Business ethics denotes social responsibility on the part of organization and its members. This responsibility could be reflected in economic, legal, ethical, and philanthropic practices (Johnson, 2012). Business ethics dilemmas have caught the attention of Western world due to the increasing number of white collar unethical practices on the job, and now it has become the prime concern of every stakeholder in Pakistan (Shah, 2007). Therefore, the adoption of ethics training is no longer optional today because we are in an environment of promising but challenging future ahead; so instead of reacting to environmental forces organizational leaders should act in a more proactive and strategic manner based on predetermined values (Enderle, 2001). Ethics could be defined as a field of study which has its roots in such professions as philosophy, religion, psychology and sociology (Sargent, 2007). Rossouw (2012) defines business ethics in a comprehensive sense which includes issues at the individual, organizational, and systemic levels of decision-making in one’s personal and professional lives. Ethics denotes the strength and relationship of compliance between individual or organizational actions and accepted ethical standards. Ethics serves as motivators for managers to reflect moral and ethical fairness in their organizational decisions (Mujtaba, Sikander, Akhtar, & Afza, 2012).
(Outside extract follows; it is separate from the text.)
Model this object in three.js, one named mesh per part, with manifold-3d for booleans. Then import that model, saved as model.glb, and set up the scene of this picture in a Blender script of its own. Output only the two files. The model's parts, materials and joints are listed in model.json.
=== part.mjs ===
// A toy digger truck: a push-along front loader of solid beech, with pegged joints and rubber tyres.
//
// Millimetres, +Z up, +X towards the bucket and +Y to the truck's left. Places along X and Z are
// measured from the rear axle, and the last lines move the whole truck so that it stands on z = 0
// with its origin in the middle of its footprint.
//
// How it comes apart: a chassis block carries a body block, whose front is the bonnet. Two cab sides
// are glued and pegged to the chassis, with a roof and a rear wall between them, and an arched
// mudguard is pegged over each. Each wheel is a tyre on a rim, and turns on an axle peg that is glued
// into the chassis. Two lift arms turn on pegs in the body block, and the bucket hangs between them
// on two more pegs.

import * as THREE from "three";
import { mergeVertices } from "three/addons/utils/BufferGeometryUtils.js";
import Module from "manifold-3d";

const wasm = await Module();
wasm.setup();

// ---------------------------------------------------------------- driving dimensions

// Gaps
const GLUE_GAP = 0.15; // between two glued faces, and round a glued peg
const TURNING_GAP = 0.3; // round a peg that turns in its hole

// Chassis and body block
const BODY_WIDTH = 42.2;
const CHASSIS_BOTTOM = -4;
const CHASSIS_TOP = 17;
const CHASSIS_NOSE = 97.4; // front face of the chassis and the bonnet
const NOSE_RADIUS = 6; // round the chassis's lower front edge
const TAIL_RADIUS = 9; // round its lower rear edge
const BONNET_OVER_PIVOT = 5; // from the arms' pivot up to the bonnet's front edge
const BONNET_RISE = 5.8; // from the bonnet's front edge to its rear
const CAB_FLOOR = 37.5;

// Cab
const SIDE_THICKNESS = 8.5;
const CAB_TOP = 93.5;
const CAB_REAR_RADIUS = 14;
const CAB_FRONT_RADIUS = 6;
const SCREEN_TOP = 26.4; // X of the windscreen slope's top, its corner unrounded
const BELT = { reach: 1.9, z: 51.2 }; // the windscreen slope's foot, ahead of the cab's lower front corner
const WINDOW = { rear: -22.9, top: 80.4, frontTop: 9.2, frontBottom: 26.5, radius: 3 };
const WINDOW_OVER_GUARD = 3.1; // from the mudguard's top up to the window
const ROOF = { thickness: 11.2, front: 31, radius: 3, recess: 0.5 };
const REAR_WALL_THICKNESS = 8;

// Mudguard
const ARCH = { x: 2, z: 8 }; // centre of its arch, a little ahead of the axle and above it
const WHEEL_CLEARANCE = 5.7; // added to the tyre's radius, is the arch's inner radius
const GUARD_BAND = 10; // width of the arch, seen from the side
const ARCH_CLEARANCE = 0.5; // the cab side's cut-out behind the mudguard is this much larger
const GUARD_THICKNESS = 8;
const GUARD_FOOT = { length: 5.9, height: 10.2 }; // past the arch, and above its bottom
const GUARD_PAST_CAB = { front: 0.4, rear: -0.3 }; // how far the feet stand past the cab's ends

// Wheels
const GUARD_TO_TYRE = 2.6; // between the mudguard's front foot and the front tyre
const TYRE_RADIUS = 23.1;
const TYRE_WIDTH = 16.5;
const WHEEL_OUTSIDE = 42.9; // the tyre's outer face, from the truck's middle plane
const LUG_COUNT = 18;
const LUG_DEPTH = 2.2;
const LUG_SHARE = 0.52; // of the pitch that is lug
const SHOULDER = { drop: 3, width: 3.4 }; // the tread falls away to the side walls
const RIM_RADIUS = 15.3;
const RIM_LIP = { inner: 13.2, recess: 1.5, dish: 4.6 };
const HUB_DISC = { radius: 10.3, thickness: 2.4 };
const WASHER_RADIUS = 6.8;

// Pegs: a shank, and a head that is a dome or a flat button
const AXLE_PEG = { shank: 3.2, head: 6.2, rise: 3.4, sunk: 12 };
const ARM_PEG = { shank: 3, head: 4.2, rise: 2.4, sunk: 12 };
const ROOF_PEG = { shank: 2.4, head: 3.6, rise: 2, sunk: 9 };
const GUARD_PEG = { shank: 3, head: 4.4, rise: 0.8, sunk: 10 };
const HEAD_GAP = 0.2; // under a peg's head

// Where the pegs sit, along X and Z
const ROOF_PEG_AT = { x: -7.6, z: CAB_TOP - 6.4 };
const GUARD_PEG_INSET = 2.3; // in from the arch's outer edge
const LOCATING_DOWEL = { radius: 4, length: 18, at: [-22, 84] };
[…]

Code of ethics has been defined as a set of guidelines which regulates the behavior of members and company itself, and in return it becomes the company responsibility as to decide which particular behaviors comes in its acceptable range and which does not (Chiedozie, 2012). Ethical standards focus on the moral concerns, and they are needed to govern the organization’s relationship with its employees and customers in the deliverance of goods or services (Morley, 2012).

Ethics is an organization-wide phenomenon lending itself to every facet of organizational decisions and actions. However, ethics is broader than laws and is concerned with variety of subjective factors like individual, societal, religious, legal, etc. (Webster, 2012). Business ethics implementation becomes critical during periods of change or transition, because work values previously held are now in halt. In addition to this there is no clear mechanism to guide managers in ethical dilemmas (Gebler, 2012). Ethics and values held by any organization affect the way the organization responds to various issues within the course of its action in its environment. Ethics are generally adopted polices, and it differs from laws and government regulations but it conveys the values of organizations to employees (McGew, 2012).